• **Do this**:
Provide nothing beyond the count of lines that include the string "FreeCAD".

Object modeling scripts:
==============================

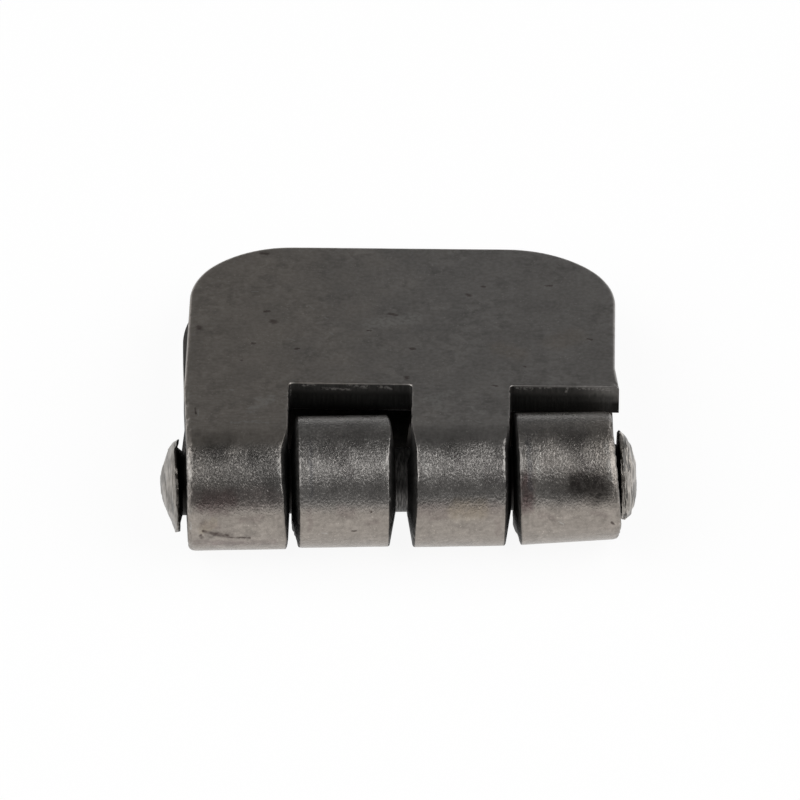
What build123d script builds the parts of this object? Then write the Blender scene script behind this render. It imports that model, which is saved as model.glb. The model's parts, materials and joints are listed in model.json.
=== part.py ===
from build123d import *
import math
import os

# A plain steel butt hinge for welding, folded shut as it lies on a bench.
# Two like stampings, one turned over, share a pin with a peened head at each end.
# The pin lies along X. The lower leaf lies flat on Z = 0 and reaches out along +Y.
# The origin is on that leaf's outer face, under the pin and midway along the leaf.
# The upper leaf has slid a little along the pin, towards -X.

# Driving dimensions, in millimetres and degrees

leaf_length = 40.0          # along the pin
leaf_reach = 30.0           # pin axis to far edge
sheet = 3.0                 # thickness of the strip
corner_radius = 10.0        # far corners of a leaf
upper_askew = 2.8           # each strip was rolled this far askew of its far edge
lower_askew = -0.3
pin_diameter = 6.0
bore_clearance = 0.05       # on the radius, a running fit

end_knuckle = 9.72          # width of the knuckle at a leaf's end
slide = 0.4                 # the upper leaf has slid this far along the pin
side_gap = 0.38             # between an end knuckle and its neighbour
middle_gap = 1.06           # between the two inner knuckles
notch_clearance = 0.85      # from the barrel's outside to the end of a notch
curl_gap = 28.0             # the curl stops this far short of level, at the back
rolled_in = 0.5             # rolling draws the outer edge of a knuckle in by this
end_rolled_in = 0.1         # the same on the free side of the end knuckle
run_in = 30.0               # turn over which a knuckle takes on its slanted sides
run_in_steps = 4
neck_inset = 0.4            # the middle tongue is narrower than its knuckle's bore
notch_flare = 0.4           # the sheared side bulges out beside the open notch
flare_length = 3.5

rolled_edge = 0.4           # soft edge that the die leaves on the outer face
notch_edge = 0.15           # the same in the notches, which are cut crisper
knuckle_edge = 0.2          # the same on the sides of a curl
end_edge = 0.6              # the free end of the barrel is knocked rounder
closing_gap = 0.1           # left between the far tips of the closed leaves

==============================

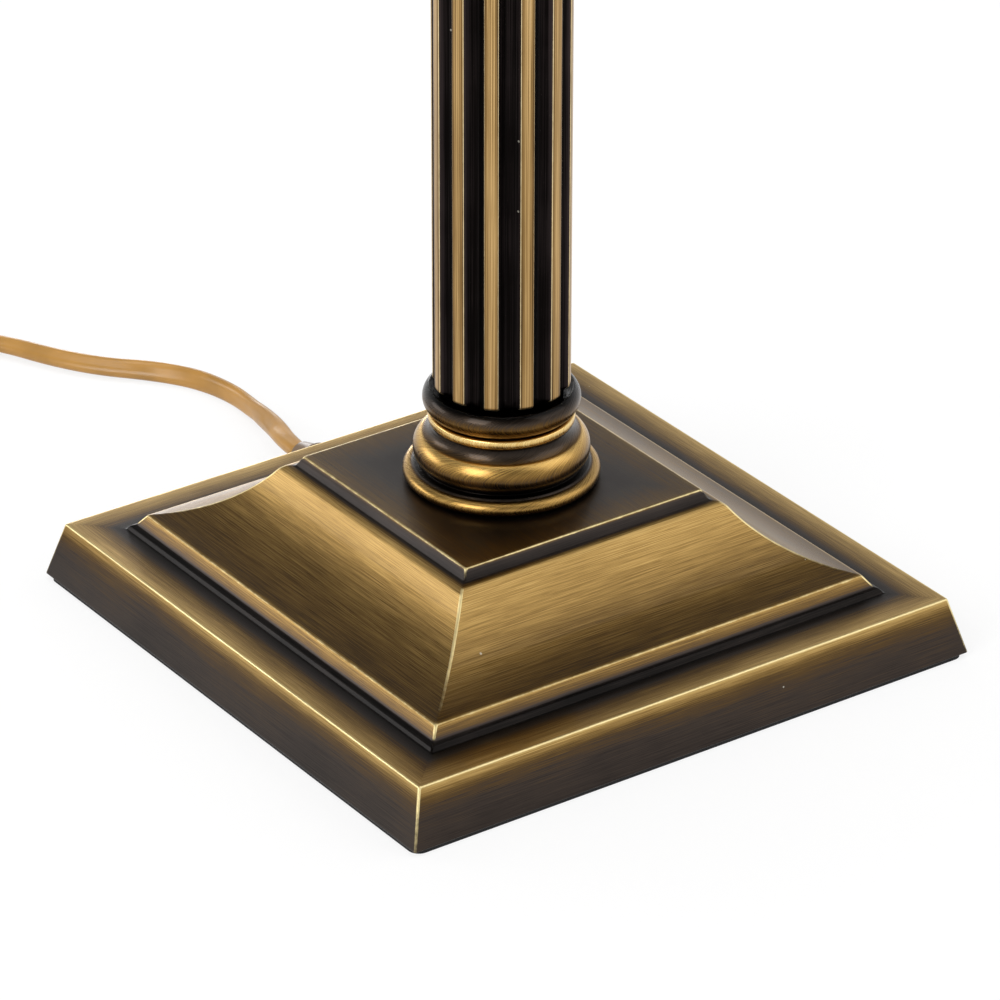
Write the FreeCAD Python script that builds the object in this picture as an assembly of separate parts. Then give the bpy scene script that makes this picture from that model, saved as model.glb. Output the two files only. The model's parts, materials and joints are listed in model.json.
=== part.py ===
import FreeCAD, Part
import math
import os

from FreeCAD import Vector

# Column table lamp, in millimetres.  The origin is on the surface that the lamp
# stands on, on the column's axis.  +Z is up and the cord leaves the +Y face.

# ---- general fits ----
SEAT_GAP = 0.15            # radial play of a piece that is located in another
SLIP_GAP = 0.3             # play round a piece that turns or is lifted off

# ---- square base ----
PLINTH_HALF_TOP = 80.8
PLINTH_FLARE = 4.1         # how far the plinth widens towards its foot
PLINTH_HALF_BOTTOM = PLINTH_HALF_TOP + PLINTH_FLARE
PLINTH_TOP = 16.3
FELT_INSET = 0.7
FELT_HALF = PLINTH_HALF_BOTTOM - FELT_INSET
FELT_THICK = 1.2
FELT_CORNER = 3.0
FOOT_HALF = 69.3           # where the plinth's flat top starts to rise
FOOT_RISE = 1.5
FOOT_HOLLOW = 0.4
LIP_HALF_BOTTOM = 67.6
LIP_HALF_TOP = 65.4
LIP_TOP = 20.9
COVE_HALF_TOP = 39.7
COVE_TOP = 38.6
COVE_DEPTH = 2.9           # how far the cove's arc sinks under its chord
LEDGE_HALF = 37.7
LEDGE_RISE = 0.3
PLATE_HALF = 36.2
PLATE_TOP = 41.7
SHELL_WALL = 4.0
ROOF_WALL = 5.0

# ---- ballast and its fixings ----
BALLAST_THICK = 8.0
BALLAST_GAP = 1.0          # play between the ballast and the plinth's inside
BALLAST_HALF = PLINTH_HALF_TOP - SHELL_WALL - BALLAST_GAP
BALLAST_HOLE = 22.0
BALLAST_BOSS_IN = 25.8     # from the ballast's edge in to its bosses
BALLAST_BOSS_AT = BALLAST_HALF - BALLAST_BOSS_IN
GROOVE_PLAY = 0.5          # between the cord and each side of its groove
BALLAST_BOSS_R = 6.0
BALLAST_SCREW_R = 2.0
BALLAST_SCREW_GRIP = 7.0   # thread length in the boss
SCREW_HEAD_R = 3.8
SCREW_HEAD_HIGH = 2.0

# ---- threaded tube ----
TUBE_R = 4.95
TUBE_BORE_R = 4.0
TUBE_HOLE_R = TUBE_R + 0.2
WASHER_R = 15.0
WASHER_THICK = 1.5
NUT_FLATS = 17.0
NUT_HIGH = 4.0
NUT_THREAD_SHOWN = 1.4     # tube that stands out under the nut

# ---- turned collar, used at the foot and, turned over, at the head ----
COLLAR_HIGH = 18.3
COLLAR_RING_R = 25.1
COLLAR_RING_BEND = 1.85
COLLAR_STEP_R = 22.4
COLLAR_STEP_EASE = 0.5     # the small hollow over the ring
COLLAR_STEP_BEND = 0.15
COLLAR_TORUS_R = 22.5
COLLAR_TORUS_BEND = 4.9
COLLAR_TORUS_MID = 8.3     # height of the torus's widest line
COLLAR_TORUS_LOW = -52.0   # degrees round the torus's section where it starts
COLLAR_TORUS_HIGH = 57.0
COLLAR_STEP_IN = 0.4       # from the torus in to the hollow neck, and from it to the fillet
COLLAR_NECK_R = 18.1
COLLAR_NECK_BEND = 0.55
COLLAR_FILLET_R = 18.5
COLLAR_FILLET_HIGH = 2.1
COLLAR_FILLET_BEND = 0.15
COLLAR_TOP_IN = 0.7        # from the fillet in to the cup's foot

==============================

• **Response**:
3